La Iglesia católica desarrolló su comprensión de la realidad del purgatorio ayudada por los textos de las Escrituras que hablan de la purificación de las almas después de la muerte (véase 2 Mac 12, 39-45) y de un fuego purificador (1 Cor 3, 12-15).

El libro del Apocalipsis (Ap 21, 27) también nos dice que nada impuro entrará en el cielo, y como nadie muere totalmente limpio, totalmente libre de pecado, esto sugiere alguna forma de limpieza espiritual después de la muerte para que los justos puedan entonces entrar en el cielo. Esta idea se ha visto reforzada por las enseñanzas de los Padres de la Iglesia y los escritos -y visiones- de los santos.

El Papa Benedicto XVI, en Spe Salvi de 2007 (véanse los nn. 45-48), con un refrescante espíritu ecuménico, explora la posibilidad de que este fuego salvador sea la mirada ardiente y purificadora de Cristo (véase Ap 1,14).

Nuestra propia experiencia de la vida apoya aún más este sentido de purificación después de la muerte. Todos los que buscamos sinceramente a Dios sabemos que, si muriéramos hoy, a pesar de todos nuestros deseos sinceros, seguiríamos necesitando una purificación después de la muerte para estar preparados para verle. “Bienaventurados los limpios de corazón, porque ellos verán a Dios”. Sabemos que nuestros corazones aún no son suficientemente puros para ello: necesitan una purificación completa y nuestra vista necesita una “extirpación de cataratas” espiritual para que se le quite su costra de impureza, como al viejo Tobit le quitaron aquellas escamas de los ojos (cfr. Tob 3,17; 11,10-15). También hay un castigo justo que sufrir. Dios ha perdonado nuestros pecados pero, por una cuestión de justicia y para que seamos conscientes plenamente del mal que hicimos (y así con intención medicinal), requerimos un castigo temporal para compensar nuestras malas acciones.

El purgatorio es también como el dolor de mirar al sol: Dios habita en la gloria y nuestra pobre visión debe empezar a acostumbrarse a esa luz antes de poder elevarse plenamente para compartirla. Por último, el purgatorio nos libera de nuestras ataduras, como el sufrimiento que debe sentir un adicto para dejar atrás su adicción y disfrutar así de la libertad de una vida sin ella.
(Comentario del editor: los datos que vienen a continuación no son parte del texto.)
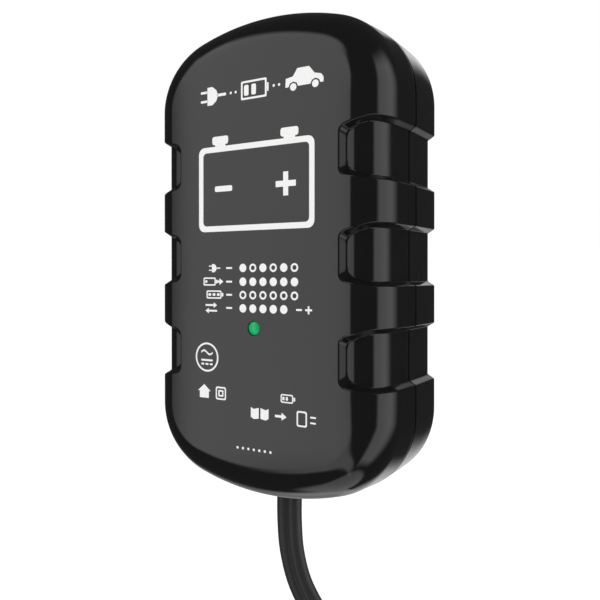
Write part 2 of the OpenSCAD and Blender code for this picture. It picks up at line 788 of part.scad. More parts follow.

Hay toda una gama de textos posibles para las lecturas de la misa de hoy, pero todos apuntan de distintas maneras a la realidad de la muerte y a la victoria de Cristo sobre ella. El día de hoy -y el mes que sigue- es también una gran oportunidad para rezar por nuestros seres queridos difuntos y por todas las almas del Purgatorio, viviendo así de forma práctica la doctrina de la Comunión de los Santos y ejerciendo una exquisita caridad hacia quienes no pueden ayudarse a sí mismos, del mismo modo que estaremos profundamente agradecidos a quienes recen por nosotros cuando llegue nuestra hora en el Purgatorio.